● **TASK DESCRIPTION**
Repeat every record below exactly as it appears.

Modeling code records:

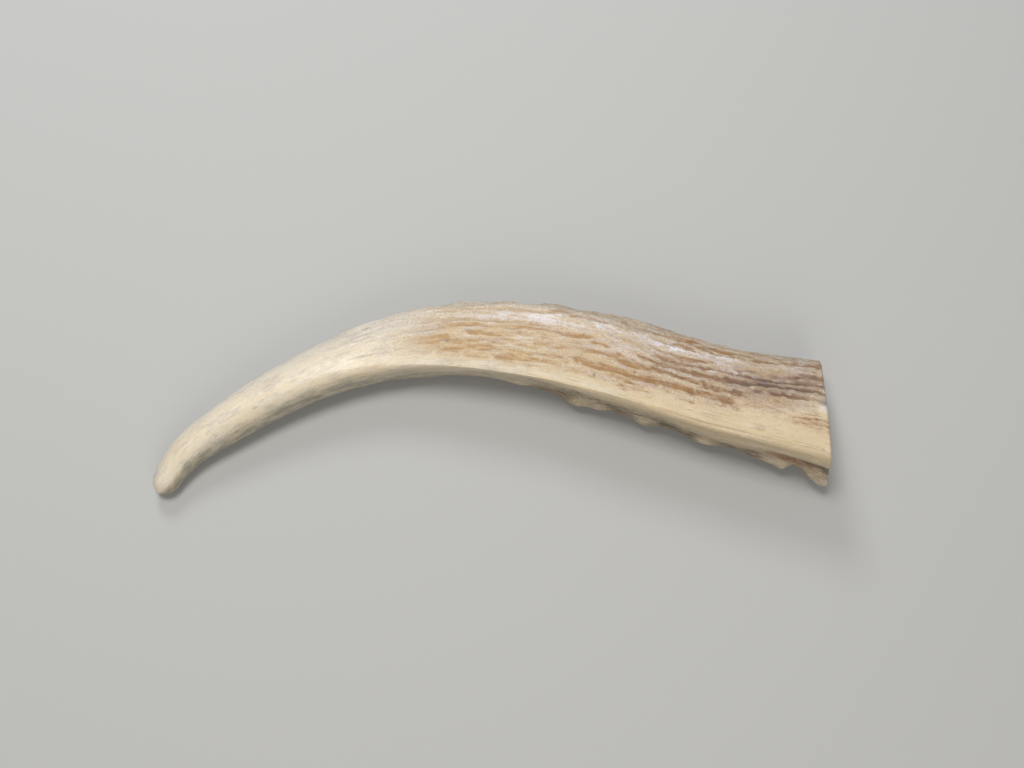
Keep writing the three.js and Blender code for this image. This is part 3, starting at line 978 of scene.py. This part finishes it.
class Palette:
    """Puts shader nodes into one material and hands back their outputs."""

    def __init__(self, material):
        material.use_nodes = True
        self.tree = material.node_tree
        self.tree.nodes.clear()

    def node(self, kind, inputs=None, **settings):
        """A node with its settings, and with values or links at its inputs."""
        made = self.tree.nodes.new(kind)
        for key, value in settings.items():
            setattr(made, key, value)
        for key, value in (inputs or {}).items():
            self.feed(made.inputs[key], value)
        return made

    def feed(self, socket, value):
        """Links an output to a socket, or sets the socket's own value."""
        if isinstance(value, bpy.types.NodeSocket):
            self.tree.links.new(value, socket)
        else:
            socket.default_value = (*value, 1) if socket.type == "RGBA" else value

    def field(self, name):
        """A point field of the mesh."""
        return self.node("ShaderNodeAttribute", attribute_name=name).outputs["Fac"]

    def grain(self, scale):
        """Place on the straightened tine in millimetres, scaled by axis."""
        at = self.node("ShaderNodeAttribute", attribute_name="grain").outputs["Vector"]
        return self.node("ShaderNodeMapping", {"Vector": at, "Scale": scale}).outputs["Vector"]

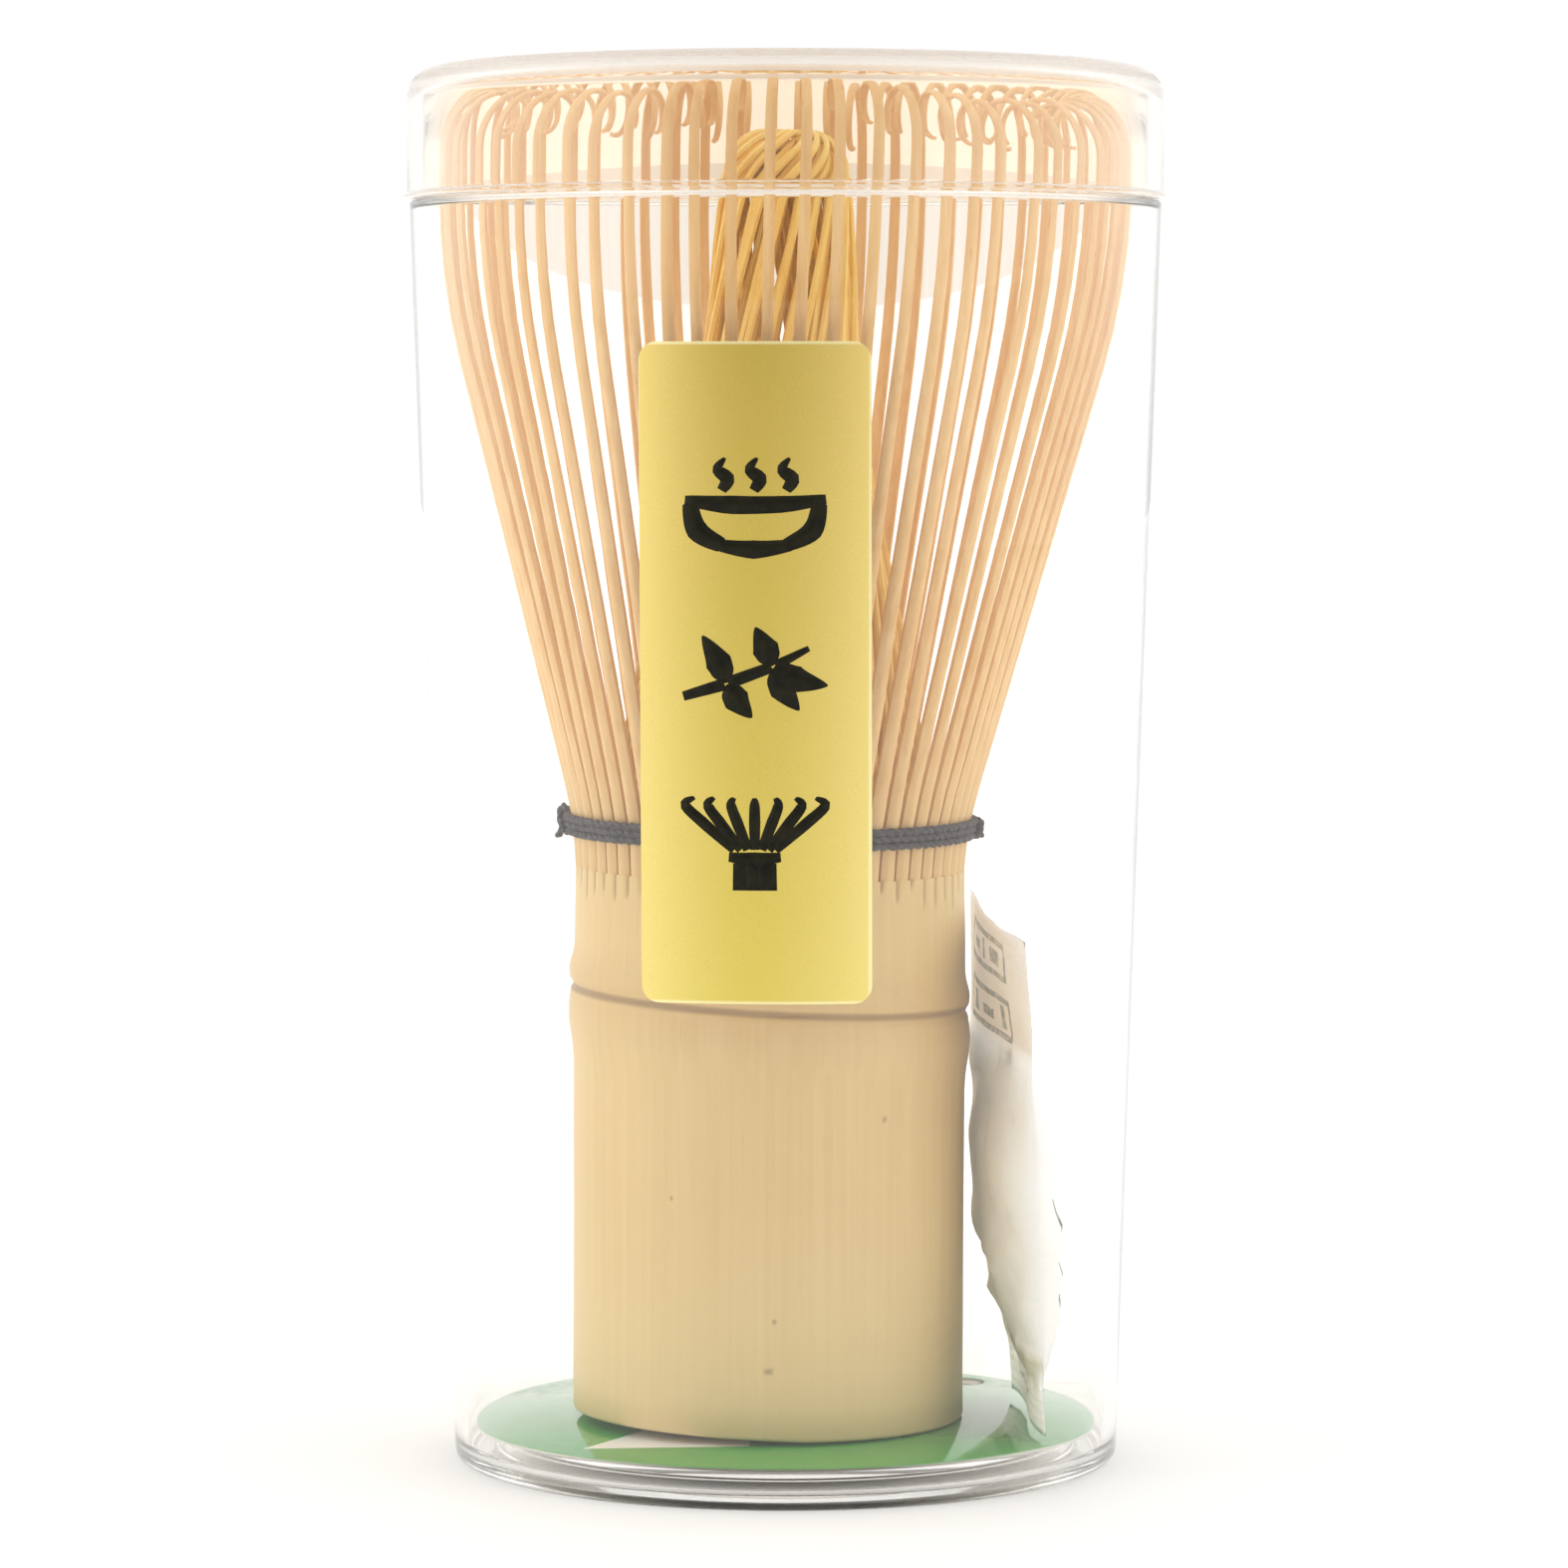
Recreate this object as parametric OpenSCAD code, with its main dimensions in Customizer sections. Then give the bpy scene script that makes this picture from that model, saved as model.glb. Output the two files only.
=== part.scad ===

● **WRITTEN ANSWER**
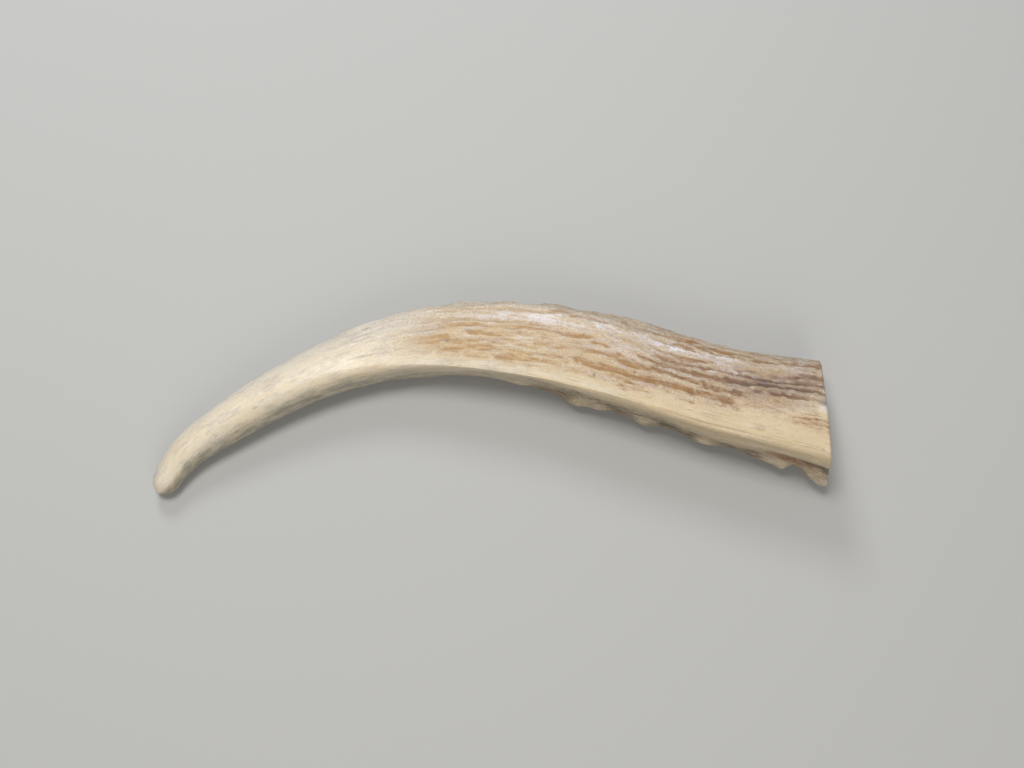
Keep writing the three.js and Blender code for this image. This is part 3, starting at line 978 of scene.py. This part finishes it.
class Palette:
    """Puts shader nodes into one material and hands back their outputs."""

    def __init__(self, material):
        material.use_nodes = True
        self.tree = material.node_tree
        self.tree.nodes.clear()

    def node(self, kind, inputs=None, **settings):
        """A node with its settings, and with values or links at its inputs."""
        made = self.tree.nodes.new(kind)
        for key, value in settings.items():
            setattr(made, key, value)
        for key, value in (inputs or {}).items():
            self.feed(made.inputs[key], value)
        return made

    def feed(self, socket, value):
        """Links an output to a socket, or sets the socket's own value."""
        if isinstance(value, bpy.types.NodeSocket):
            self.tree.links.new(value, socket)
        else:
            socket.default_value = (*value, 1) if socket.type == "RGBA" else value

    def field(self, name):
        """A point field of the mesh."""
        return self.node("ShaderNodeAttribute", attribute_name=name).outputs["Fac"]

    def grain(self, scale):
        """Place on the straightened tine in millimetres, scaled by axis."""
        at = self.node("ShaderNodeAttribute", attribute_name="grain").outputs["Vector"]
        return self.node("ShaderNodeMapping", {"Vector": at, "Scale": scale}).outputs["Vector"]

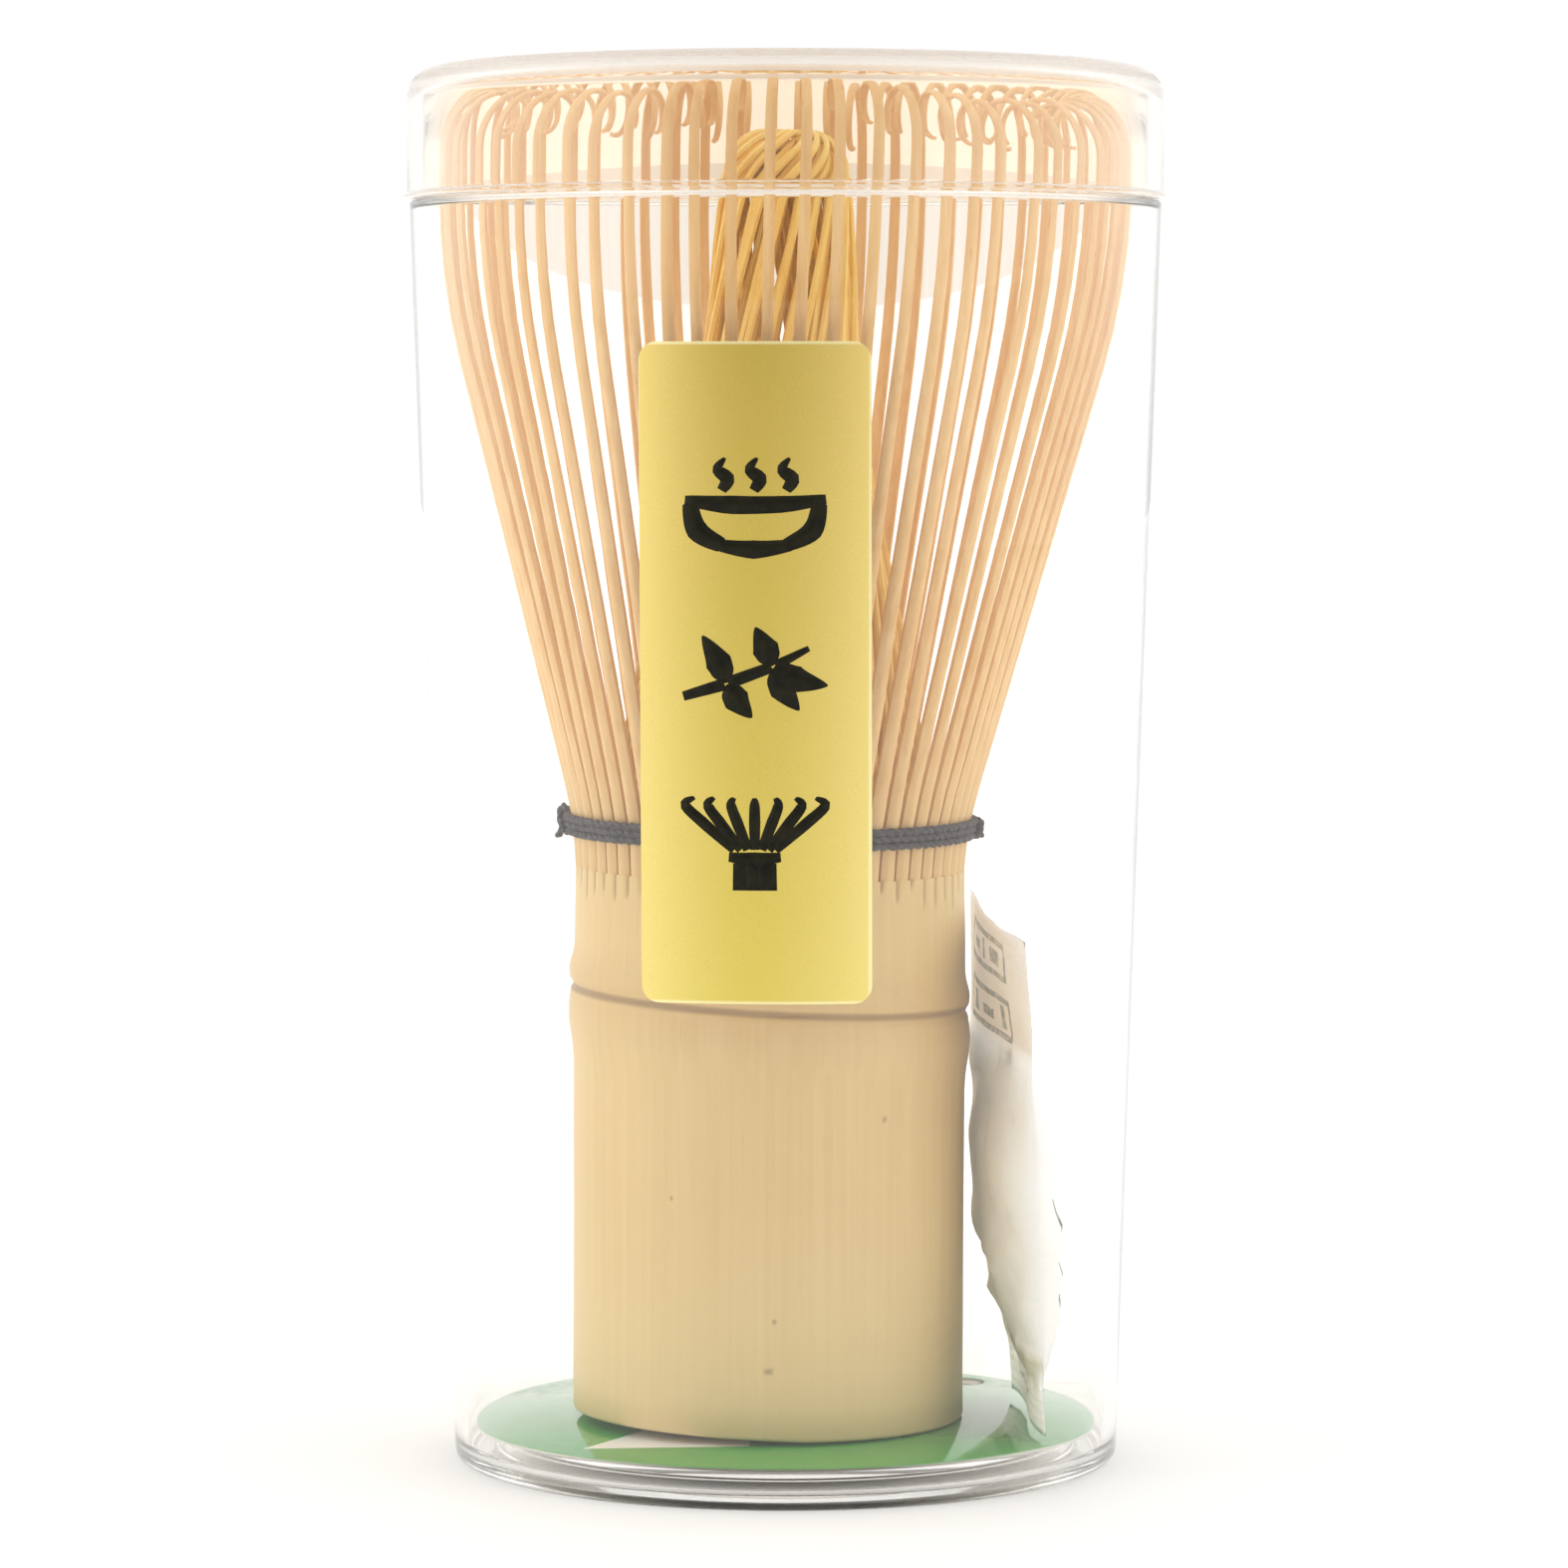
Recreate this object as parametric OpenSCAD code, with its main dimensions in Customizer sections. Then give the bpy scene script that makes this picture from that model, saved as model.glb. Output the two files only.
=== part.scad ===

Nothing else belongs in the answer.